Robert Kerr, a Scottish youth, was early taken notice of by James I, and loaded with honours, for no other reason that the world could ever discover than the beauty of his person. James, even in his own day, was suspected of being addicted to the most abominable of all offences, and the more we examine his history now, the stronger the suspicion becomes. However that may be, the handsome Kerr, lending his smooth cheek, even in public, to the disgusting kisses of his royal master, rose rapidly in favour. In the year 1613, he was made Lord High Treasurer of Scotland, and created an English peer, by the style and title of Viscount Rochester. Still further honours were in store for him.

In this rapid promotion he had not been without a friend. Sir Thomas Overbury, the King’s secretary-who appears, from some threats in his own letters, to have been no better than a pander to the vices of the King, and privy to his dangerous secrets — exerted all his backstair influence to forward the promotion of Kerr, by whom he was, doubtless, repaid in some way or other.
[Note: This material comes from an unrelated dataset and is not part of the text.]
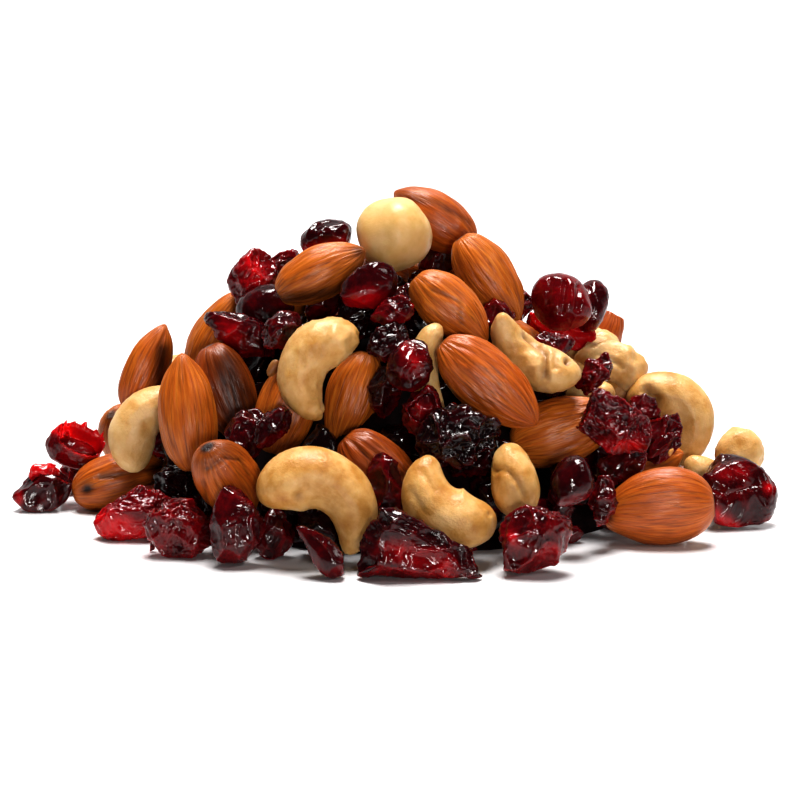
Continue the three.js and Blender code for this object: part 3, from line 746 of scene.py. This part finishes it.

Overbury did not confine his friendship to this, if friendship ever could exist between two such men, but acted the part of an entremetteur, and assisted Rochester to carry on an adulterous intrigue with the Lady Frances Howard, the wife of the Earl of Essex. This woman was a person of violent passions, and lost to all sense of shame. Her husband was in her way, and to be freed from him, she instituted proceedings for a divorce, on grounds which a woman of any modesty or delicacy of feeling would die rather than avow. Her scandalous suit was successful, and was no sooner decided than preparations, on a scale of the greatest magnificence, were made for her marriage with Lord Rochester.

Sir Thomas Overbury, who had willingly assisted his patron to intrigue with the Countess of Essex, seems to have imagined that his marriage with so vile a woman might retard his advancement; he accordingly employed all his influence to dissuade him from it. But Rochester was bent on the match, and his passions were as violent as those of the Countess. On one occasion, when Overbury and the Viscount were walking in the gallery of Whitehall, Overbury was overheard to say, “Well, my Lord, if you do marry that base woman, you will utterly ruin your honour and yourself. You shall never do it with my advice or consent; and, if you do, you had best look to stand fast.” Rochester flung from him in a rage, exclaiming with an oath, “I will be even with you for this.” These words were the death-warrant of the unfortunate Overbury. He had mortally wounded the pride of Rochester in insinuating that by his (Overbury’s) means he might be lowered in the King’s favour; and he had endeavoured to curb the burning passions of a heartless, dissolute, and reckless man.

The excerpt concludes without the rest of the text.